SACRAMENTO -- When the chips are down, some players crumble under the stress. Others find something special.

In his third NBA season, Kings point guard De’Aaron Fox is doing the latter. 

Fox looks like a completely different player in 2020, especially late in games. He’s fighting through nagging injuries and quietly becoming then player the Kings hoped he would be when they selected him with the No. 5 overall pick in the 2017 NBA Draft.

The Kings fell apart in Tuesday's 133-126 win over the Washington Wizards, blowing a huge 28-point lead. Coach Luke Walton was so upset with his starters in the third quarter that he pulled the group out of the game with 7:44 left, but even that didn’t stem the tide.

A little over a minute later, Walton hit the showers early after picking a pair of technicals for yelling at an official. The Kings lost their composure and their momentum, and veteran assistant Igor Kokoskov was left to pick up the pieces. 

Trying to spark his team, Kokoskov turned back to Fox with 4:28 remaining in the third quarter. The 22-year-old instantly attacked the rim and started to get his team going.

“He’s the head of the snake over here, he’s driving the bus,” teammate Cory Joseph said. “We want him to take control in those situations, and he’s great at doing it. You've been able to see it the last couple of weeks, he’s been assertive.”


Fox finished with 12 of the Kings’ third-quarter points as they were outscored 46-19. In the fourth quarter, he got it cooking again, scoring eight of his team-high 31 points in the fourth and making 5-of-6 from the free-throw line as he attacked the rim.

“We need him as a leader and he knows that,” Kings guard Bogdan Bogdanovic said. “He’s doing an unbelievable job, not just the last couple of games, but I would say all of February, especially after the All-Star break.”

Bogdanovic is slightly off on the timing. Fox began his hot play in an Jan. 2 win over the Memphis Grizzlies, scoring 27 points. Including that night, the speedster is averaging 22.3 points and 6.7 assists in his last 26 games.

Fox taking over for the Kings, especially late in games. While he has struggled from the free-throw line and turned the ball over at times, the former Kentucky star's growth is incredible.

"We all forget how old Fox is, and nobody was born with experience,” Kokoskov said, filling in for Walton after the game. “He's got unbelievable talent -- he's one of the most gifted and talented point guards in the world. He's the face of the franchise and we put a lot on this kid's shoulders." 

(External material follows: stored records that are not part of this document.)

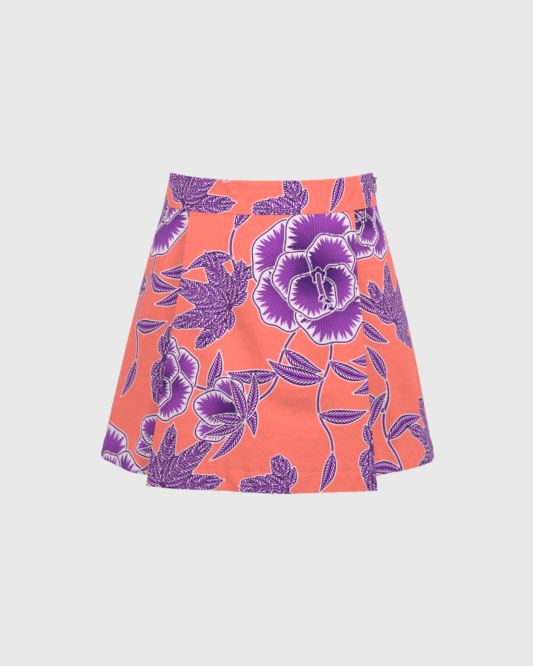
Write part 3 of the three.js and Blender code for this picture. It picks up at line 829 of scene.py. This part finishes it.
def zip_chain():
    """Two rows of teeth that meet in the middle, on a woven tape behind the edges of the opening."""
    points, faces, is_tape = [], [], []

    def add(new_points, new_faces, tape):
        start = sum(len(p) for p in points)
        points.append(new_points)
        faces.extend([[start + i for i in face] for face in new_faces])
        is_tape.extend([tape] * len(new_faces))

    top = BAND["top"] - CHAIN["top"]
    for i in range(int((top - CHAIN["ends"]) / CHAIN["pitch"])):
        for way in (-1, 1):
            z = top - (i + 0.25 * (1 + way)) * CHAIN["pitch"]
            add(*pill(at_zip(way * 0.3, z, 1.0), (0.42, 0.66, 0.3)), False)
    levels = np.linspace(top + 1.6, CHAIN["ends"] - 3, 70)[:, None]
    half = (0.9, 2, 3.4, 6, CHAIN["tape"])
    across = np.array([*(-v for v in half[::-1]), 0, *half])[None, :]
    seam, flank = float(waist_seam(math.pi / 2)), smooth(np.abs(across), 0.6, 2.4)
    behind = lerp(1.55, 2.55, smooth(levels, seam - 2.5, seam + 0.5)) * flank + 1.62 * (1 - flank)
    layers = [at_zip(across, levels, behind + wall).reshape(-1, 3) for wall in (0, CHAIN["tape_wall"])]
    ids = np.arange(behind.size).reshape(behind.shape)
    tape_faces = grid_faces(ids) + grid_faces(ids + ids.size, flip=True)
    for edge in RIM:
        for a, b in zip(ids[edge].tolist(), ids[edge][1:].tolist()):
            tape_faces.append([a, b, b + ids.size, a + ids.size])
    add(np.concatenate(layers), tape_faces, True)
    obj = mesh_object("zip_teeth_and_tape", np.concatenate(points), faces)
    obj.data.polygons.foreach_set("material_index", np.array(is_tape, int))
    return obj


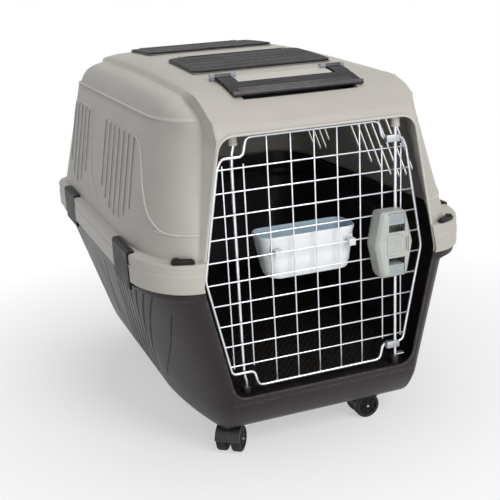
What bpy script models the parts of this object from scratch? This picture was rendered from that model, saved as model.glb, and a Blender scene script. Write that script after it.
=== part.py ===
"""Wheeled pet travel crate: dark tub, light dome, wire door, roof lids, handle, castors.

Metres. X is right, -Y is the door end, Z is up, and the castors stand on Z = 0.
"""
import math

import bmesh
import bpy
from mathutils import Matrix, Vector

for old in list(bpy.data.objects):
    bpy.data.objects.remove(old, do_unlink=True)

# Overall sizes
LENGTH = 0.802
WIDTH = 0.611
WALL = 0.0035
GAP = 0.0003

# Heights
CASTOR_HEIGHT = 0.057
TUB_HEIGHT = 0.324
DOME_HEIGHT = 0.275
SILL_HEIGHT = 0.074
RIM_HEIGHT = 0.049
LEDGE_HEIGHT = 0.2115

# Rim band and walls, measured inward from the outside of the rim
RIM_FLANGE = 0.0150
TONGUE_INSET = 0.0155
TONGUE_DROP = 0.0032
COLLAR_INSET = 0.0055
COLLAR_DEPTH = 0.016
COLLAR_SLANT = 0.004
TUB_INSET = 0.0105
TUB_TAPER = 0.29
DOME_TAPER = 0.26

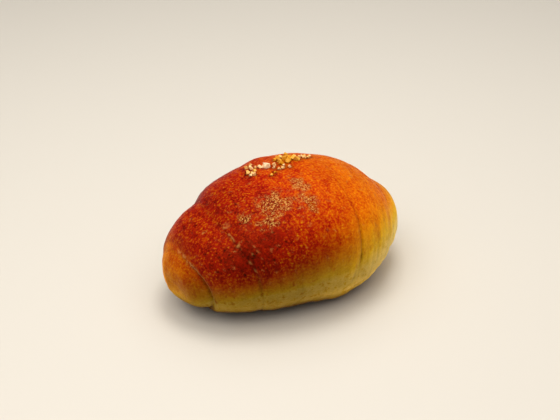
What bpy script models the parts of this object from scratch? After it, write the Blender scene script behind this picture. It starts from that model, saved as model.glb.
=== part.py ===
"""Salt bread roll.

A triangle of soft dough is rolled up from its wide end to its tip, proved, salted along the
crown and baked on a flat sheet. The result is one solid: a plump spindle, fuller to the right
of its middle, with a flat foot. The two slanting sides of the triangle still show, as two
helical steps that climb from each end towards the tip, which is tucked under the foot.

The long axis is X, the crown points to +Z and the foot lies on Z = 0. A place on the crust is
a station, from -1 at the left tip to +1 at the right tip, and an angle about the long axis,
from 0 at the crown, over the front (-Y) at a quarter turn, to the foot at half a turn.
"""

import math
import random

import bmesh
import bpy
import numpy as np
from mathutils import Euler, Matrix, Vector, noise

# Driving sizes, in metres.
LENGTH = 0.119
WIDTH = 0.0807
HEIGHT = 0.0540
SUNK = 0.0048  # how far the round underside would reach below the foot's plane

# The spindle's girth along its length: two tapers that meet at the fullest station.
FULLEST = 0.15
LEFT_TAPER, LEFT_BLUNTNESS = 1.8, 2.12
RIGHT_TAPER, RIGHT_BLUNTNESS = 1.8, 1.72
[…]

More often than not, Fox is delivering. The Kings have won 12 of their last 17 with him leading the way, and Sacramento has climbed to ninth in the Western Conference standings. 

Kokoskov knows a few things about point guards. He was an assistant with the Phoenix Suns during the tail end of the Steve Nash era, and he watched one of the greats perform at the highest level.

“I coached Steve Nash for six years and we were unbelievable, but he was 33 years old.” Kokoskov said. “I can just imagine if he keeps playing and working on his game the way he’s working right now, where he is going to be in five years.”

“It’s just that we are patient and he is willing to put in that extra work to lead his group and the sky's the limit for him,” Kokoskov added. “And we are just happy to have the opportunity to coach him.”

Fox isn’t Nash quite yet, but it should be noted that it wasn’t until Nash’s fifth season that he really started excelling. Nash was 26 during that season.

The Kings need Fox to expedite his growth process, especially with Sacramento challenging for a playoff spot.

“I’m just trying to win games,” Fox said. “At the end of the day, a lot of times the ball is in my hands, really to be a decision-maker. And I think lately, I’ve been able to put the ball in the basket a little bit more in the fourth quarter.”

[RELATED: How Joseph kept Kings calm during third quarter vs. Wizards]


The Kings (27-34) are just three games behind the Grizzlies (30-31) for the eighth seed with 21 games remaining in the season. They are playing meaningful games in March, exciting fans and providing Fox incredible on-the-job training in the process.

If the Kings are going to pull off the improbable and snap their 13-season postseason drought, they will need Fox to continue to improve and push them over the finish line. It’s a lot of weight to put on his shoulders, but it appears he’s up for the challenge.